Returning then to Dani Rodrik. Rodrik's main specialty is economic globalization. He argues that globalization promoters have been shooting themselves in the foot by ignoring populist complaints about trade unfairness, countering these arguments only with statements of the quantifiable benefits of more trade. Economists too often ignore procedural fairness in favor of simple economic gain. Regular people tend towards the opposite. Rodrik argues that domestic political perceptions of the globalization process are the key to further progress on trade. In other words, to create the social platform for cooperation necessary for global markets to expand we will require a more robust social safety net to remedy distributional unfairness and create perceived legitimacy for the whole endeavor. Otherwise the social compromise on which economic globalism is built collapses into a morass of protectionism. The market can only go as far as the state can carry it.
UPDATE (6/25): Rodrik posted again today with further evidence for his thesis on globalization.
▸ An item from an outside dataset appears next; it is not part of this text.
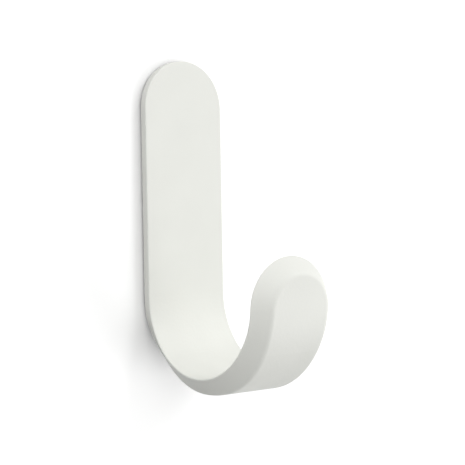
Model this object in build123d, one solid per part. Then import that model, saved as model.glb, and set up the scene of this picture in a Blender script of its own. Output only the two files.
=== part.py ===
"""Single wall hook, cast in one piece: a flat round-topped back plate that sweeps into a J and ends in a round tip.

The front of the strip keeps its full width all the way along. The underside starts flat on the wall and then grows
narrower than the front, so that the side walls lean inwards round the bend and the tip, under a softened edge.
X runs across the hook, Y points into the wall and Z points up. The wall is the plane Y = 0.
The origin is the centre of the flat back.
"""
from build123d import *
import math
import os

# Driving sizes in millimetres, angles in degrees
width = 30.0
plate_thickness = 2.8
back_length = 78.4
straight_face = 74.1
front_bends = [(23.4, 84.2), (25.8, 70.4), (19.8, 22.6)]
under_bends = [(24.6, 88.5), (43.0, 14.0), (28.5, 46.0), (32.7, 26.0)]

# The lean of the side walls, as the step inwards for each millimetre of depth, the turn of the first bend by which
# it is fully grown, and the number of equal steps in which it grows
full_lean = 0.85
lean_grown_at = 48.0
bend_sections = 6

# Edge roundings
front_round = 0.35
back_round = 0.6
soft_round = 1.8

# Shallow pocket in the back for the adhesive pad: its margin to the plate's edge, and to where the bend starts
pad_margin = 3.5
pad_foot_margin = 1.5
pad_pocket_depth = 0.8

# Stock beyond the underside and the tip, trimmed off by the true surfaces
stock_depth = 9.0
clear_length = 12.0

half_width = width / 2
top_z = back_length / 2
bend_start_z = top_z - straight_face
lean_share = lean_grown_at / front_bends[0][1]
on_surface = 0.01
across = (1, 0, 0)


def tangent_bends(start, bends):
    """Arcs in the YZ plane that leave start straight down and turn away from the wall, each tangent to the last."""
    point = Vector(start)
    direction = Vector(0, -1)
    arcs = []
    for radius, turn in bends:
        arc = JernArc(point, direction, radius, -turn)
        arcs.append(arc)
        point = arc @ 1
        direction = arc % 1
    return arcs


def station(edge, share):
    """Plane square to the front face at a share of one of its arcs: x across the hook, y into the material."""
    point = edge @ share
    direction = edge % share
    return Plane(origin=(0, point.X, point.Y), x_dir=across, z_dir=(0, -direction.X, -direction.Y))


def side_slab(edges):
    """Slab wider than the hook whose outline in the YZ plane is the closed run of edges."""
    return extrude(Plane.YZ * make_face(edges), width, both=True)


def round_corner(centre, radius, first_angle, last_angle):
    """Start, middle and end of an arc about centre, with its angles in radians."""
    angles = (first_angle, (first_angle + last_angle) / 2, last_angle)
    return [(centre[0] + radius * math.cos(angle), centre[1] + radius * math.sin(angle)) for angle in angles]


def strip_outline(depth, lean, under_radius):
    """Cross-section of the strip: full width over its rounded front edges, with walls that lean in underneath."""
    wall_angle = math.atan(lean)
    front_centre = (half_width - front_round, front_round)
    front = round_corner(front_centre, front_round, -math.pi / 2, wall_angle)
    under_y = depth - under_radius
    step_in = (front_round - under_radius) * math.hypot(1, lean) - lean * (under_y - front_round)
    under = round_corner((front_centre[0] + step_in, under_y), under_radius, wall_angle, math.pi / 2)
    right = front + under
    left = [(-x, y) for x, y in right]
    edges = [
        Line(left[0], right[0]),
        ThreePointArc(*right[0:3]),
        Line(right[2], right[3]),
        ThreePointArc(*right[3:6]),
        Line(right[5], left[5]),
        ThreePointArc(*reversed(left[3:6])),
        Line(left[3], left[2]),
        ThreePointArc(*reversed(left[0:3])),
    ]
    return make_face(edges)


front_arcs = tangent_bends((-plate_thickness, bend_start_z), front_bends)
under_arcs = tangent_bends((0, -top_z), under_bends)

# The underside as one run: down the wall, round the bend and on past the tip
wall_top = Vector(0, top_z)
under_foot = under_arcs[-1] @ 1
under_end = under_foot + (under_arcs[-1] % 1) * (half_width + clear_length)
under_run = [Line(wall_top, under_arcs[0] @ 0), *under_arcs, Line(under_foot, under_end)]
above_underside = side_slab([*under_run, Line(under_end, wall_top)])


def back_plate():
    """Flat plate with a fully round top, down to where the front face starts to bend."""
    lower = Rectangle(width, top_z - half_width - bend_start_z, align=(Align.CENTER, Align.MIN))
    outline = Pos(0, bend_start_z) * lower + Pos(0, top_z - half_width) * Circle(half_width)
    plate = extrude(Plane.XZ * outline, plate_thickness)
    for face, radius in ((0, front_round), (-1, back_round)):
        rim = plate.faces().sort_by(Axis.Y)[face].edges().filter_by(Axis.X, reverse=True)
        plate = fillet(rim, radius)
    return plate


def under_rim(shape):
    """The edges along both sides of every face that lies on the underside."""
    under_curve = Plane.YZ * Wire(under_run)
    edges = ShapeList()
    for face in shape.faces():
        middle = face.position_at(0.5, 0.5)
        if Vertex(0, middle.Y, middle.Z).distance_to(under_curve) < on_surface:
            edges += face.edges().filter_by(Axis.X, reverse=True)
    return edges


def arm_and_tip():
    """The bend past the point where the walls lean fully, and the tip, closed by half a cone of the same lean."""
    stock = strip_outline(stock_depth, full_lean, soft_round)
    arm = Part()
    for arc in [front_arcs[0].trim(lean_share, 1), *front_arcs[1:]]:
        centre = arc.arc_center
        turn = math.degrees(arc.length / arc.radius)
        arm += revolve(station(arc, 0) * stock, Axis((0, centre.X, centre.Y), (-1, 0, 0)), turn)
    cap_plane = station(front_arcs[-1], 1)
    right_half = stock & Pos(width, 0) * Rectangle(width * 2, width * 2)
    arm += revolve(cap_plane * right_half, Axis(cap_plane.origin, cap_plane.y_dir), 180)
    arm &= above_underside
    return fillet(under_rim(arm), soft_round)


def under_depth(place):
    """Thickness of the strip, square to the front face, at a station plane."""
    probe = Line(place.origin, place.origin + place.y_dir * clear_length)
    crossings = [point for edge in under_run for point in (Plane.YZ * edge).find_intersection_points(probe)]
    return min((point - place.origin).length for point in crossings)


def bend(plate, arm):
    """The stretch between plate and arm, where the walls come to lean and the underside edges soften."""
    sections = [plate.faces().sort_by(Axis.Z)[0]]
    for step in range(1, bend_sections):
        share = step / bend_sections
        place = station(front_arcs[0], share * lean_share)
        grown = share * share * (3 - 2 * share)
        under_radius = back_round + (soft_round - back_round) * grown
        sections.append(place * strip_outline(under_depth(place), full_lean * grown, under_radius))
    sections.append(arm.faces().filter_by(station(front_arcs[0], lean_share))[0])
    return loft(sections)


def pad_pocket():
    """Shallow round-ended pocket in the back for an adhesive pad, so that the rim round it meets the wall."""
    head = top_z - pad_margin
    foot = bend_start_z + pad_foot_margin
    outline = Pos(0, (head + foot) / 2) * SlotOverall(head - foot, width - 2 * pad_margin, rotation=90)
    return extrude(Plane.XZ * outline, pad_pocket_depth)


plate = back_plate()
arm = arm_and_tip()
hook = plate + bend(plate, arm) + arm - pad_pocket()

os.makedirs("parts", exist_ok=True)
hook.label = "hook_body"
export_step(hook, "parts/hook_body.step")
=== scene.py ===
"""Looks of a one-piece wall hook in off-white powder-coated metal, shown on the wall it hangs on."""
import math

import bpy
from mathutils import Matrix, Vector

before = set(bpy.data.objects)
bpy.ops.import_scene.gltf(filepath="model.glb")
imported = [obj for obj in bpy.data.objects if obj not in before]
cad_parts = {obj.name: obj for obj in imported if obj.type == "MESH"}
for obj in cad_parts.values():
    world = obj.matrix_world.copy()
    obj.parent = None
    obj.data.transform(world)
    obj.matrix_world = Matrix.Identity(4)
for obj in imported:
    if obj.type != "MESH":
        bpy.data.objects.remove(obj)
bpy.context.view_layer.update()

# Camera
# A long lens off to the hook's left, a little above its middle and almost level with it. The picture is
# square, 465 pixels wide, and the focal length was fitted in those pixels.
picture_pixels = 465
focal_pixels = 1500.0
sensor_millimetres = 36.0
nearest_seen = 0.01
camera_azimuth = math.radians(-39.38)
camera_elevation = math.radians(2.14)
camera_roll = math.radians(1.01)
camera_place = Vector((-0.29148, -0.38127, 0.00242))

back = Vector((
    math.sin(camera_azimuth) * math.cos(camera_elevation),
    -math.cos(camera_azimuth) * math.cos(camera_elevation),
    math.sin(camera_elevation),
))
level_right = Vector((math.cos(camera_azimuth), math.sin(camera_azimuth), 0))
level_up = back.cross(level_right)
right = math.cos(camera_roll) * level_right - math.sin(camera_roll) * level_up
up = math.sin(camera_roll) * level_right + math.cos(camera_roll) * level_up
camera_data = bpy.data.cameras.new("camera")
camera_data.sensor_width = sensor_millimetres
camera_data.lens = sensor_millimetres * focal_pixels / picture_pixels
camera_data.clip_start = nearest_seen
camera = bpy.data.objects.new("camera", camera_data)
turn = Matrix((right, up, back)).transposed()
camera.matrix_world = Matrix.Translation(camera_place) @ turn.to_4x4()
bpy.context.scene.collection.objects.link(camera)
bpy.context.scene.camera = camera


def linear(hex_colour):
    """Turns an sRGB hex colour into the linear RGBA that a shader's colour socket takes."""
    channels = [int(hex_colour[i:i + 2], 16) / 255 for i in (0, 2, 4)]
    return [c / 12.92 if c <= 0.04045 else ((c + 0.055) / 1.055) ** 2.4 for c in channels] + [1.0]


def add_node(tree, kind, settings=(), links=()):
    """Adds a node. Settings give its properties and input values, and links join sockets to its inputs."""
    node = tree.nodes.new(kind)
    for name, value in dict(settings).items():
        if name in node.inputs:
            node.inputs[name].default_value = value
        else:
            setattr(node, name, value)
    for name, socket in dict(links).items():
        tree.links.new(socket, node.inputs[name])
    return node


# Studio light
# Five soft lamps in front of the wall and two behind it, all aimed at the hook, in a white room. The room is
# white to the camera and in reflections, and gives less light than that. The two behind light the back.
room_light = 0.61
lamp_target = Vector((0, -0.02, -0.01))
lamps = {
    "above": {"place": (-0.5, -0.12, 1.4), "size": 0.5, "watts": 3.4},
    "left": {"place": (-1.2, -0.2, 0.7), "size": 0.5, "watts": 5.2},
    "top_right": {"place": (0.9, -0.8, 1.1), "size": 1.0, "watts": 6.4},
    "right": {"place": (1.6, -0.4, 0.0), "size": 1.0, "watts": 3.1},
    "low_right": {"place": (0.9, -0.9, -0.6), "size": 1.0, "watts": 5.9},
    "back_left": {"place": (-0.8, 1.1, -0.4), "size": 1.0, "watts": 3.0},
    "back_right": {"place": (0.8, 1.1, -0.4), "size": 1.0, "watts": 3.0},
}


def whitened(tree, dim, bright=1.0):
    """Strength that is bright to the camera, in reflections and through glass, and dim as a light."""
    ray = add_node(tree, "ShaderNodeLightPath").outputs
    either = {"operation": "MAXIMUM"}
    indirect = {0: ray["Is Glossy Ray"], 1: ray["Is Transmission Ray"]}
    mirrored = add_node(tree, "ShaderNodeMath", either, indirect)
    seen = add_node(tree, "ShaderNodeMath", either, {0: ray["Is Camera Ray"], 1: mirrored.outputs[0]})
    ends = {"To Min": dim, "To Max": bright}
    return add_node(tree, "ShaderNodeMapRange", ends, {"Value": seen.outputs[0]}).outputs["Result"]


bpy.context.scene.view_settings.view_transform = "Standard"
world = bpy.data.worlds.new("studio")
bpy.context.scene.world = world
world.use_nodes = True
room = world.node_tree
room.nodes.clear()
white_room = {"Color": linear("ffffff")}
glow = add_node(room, "ShaderNodeBackground", white_room, {"Strength": whitened(room, room_light)})
add_node(room, "ShaderNodeOutputWorld", links={"Surface": glow.outputs[0]})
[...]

He cites a recent academic paper studying a survey of people from 18 countries that found an inverse relationship between the size of the state (measured by percentage of GDP) and preferences for protectionism. Rodrik quotes from the paper:
Our results provide microeconomic evidence consistent with the long-standing argument that the state and the market are in fact complementary. Openness and globalization can introduce uncertainty into peoples’ lives, and this additional risk can lead some people to oppose trade. Government expenditure can help to reduce this risk, and thus shore up support for open markets. It would seem that the ‘grand bargain’ that was embedded liberalism is politically effective.